Suman recounts how his nephew, Snehil, was adamant he wanted to spend INR 300 crore ($44 million) setting up a pelletisation power project 700km from Hyderabad. 

“My brother told him, ‘We will set up a INR 3,000 crore plant, but only if you spend one year on the shop floor of the factory’. After spending one year in the factory he decided it was not as easy as it was in the books. There are no Mills & Boon stories in real life,” he adds.

How then is it working with your brother? 

“We work from the same office and we get along very well. We have our own conflicts. They do happen when some decisions he supports, I do not—that is bound to happen. But 99% of the time we see that one plus one is equal to eleven, not two.”

The brothers have a succession plan in mind, but it is too early to engage in formal planning, he says.

“We still have four to five years to work on that, but we will start with advisory services on how to do the succession plan. We need professionals to guide us through the process. We have started thinking about it to reduce the conflict in the next generation,” he adds.
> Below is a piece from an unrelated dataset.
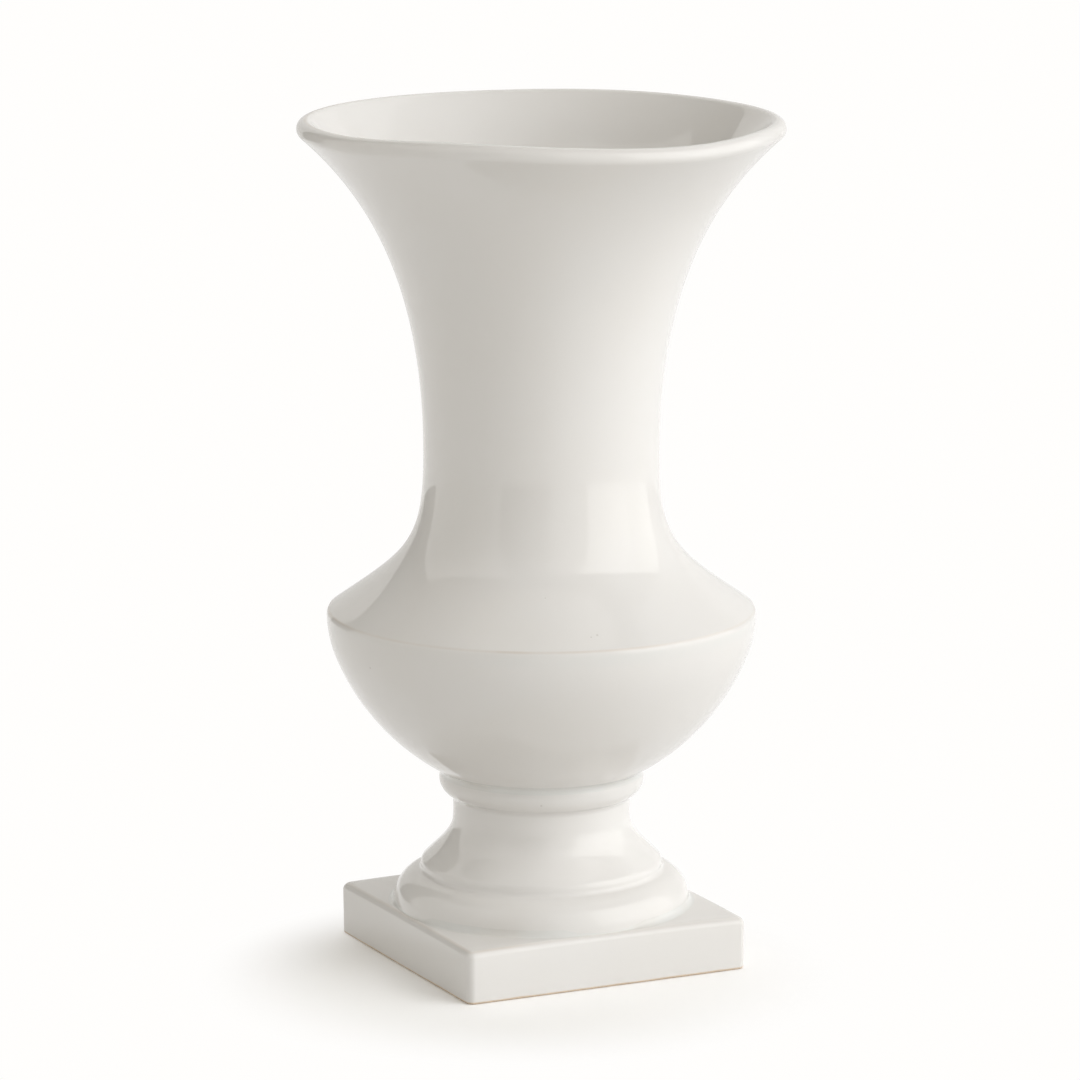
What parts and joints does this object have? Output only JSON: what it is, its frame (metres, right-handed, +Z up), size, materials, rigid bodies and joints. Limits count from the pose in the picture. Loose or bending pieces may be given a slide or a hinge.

As our conversation draws to a close, what are the greatest challenges and opportunities he sees for family businesses in India?

“The main challenge for family businesses in India is if anyone has an inflated ego. That should be controlled. If that is controlled then there are no issues that a family business cannot face. One plus one plus one is not three, it is 111. It is very difficult to control today’s generation from conflicts, but we have always tried to tell them that you will grow only if you are united and keep your egos in check.”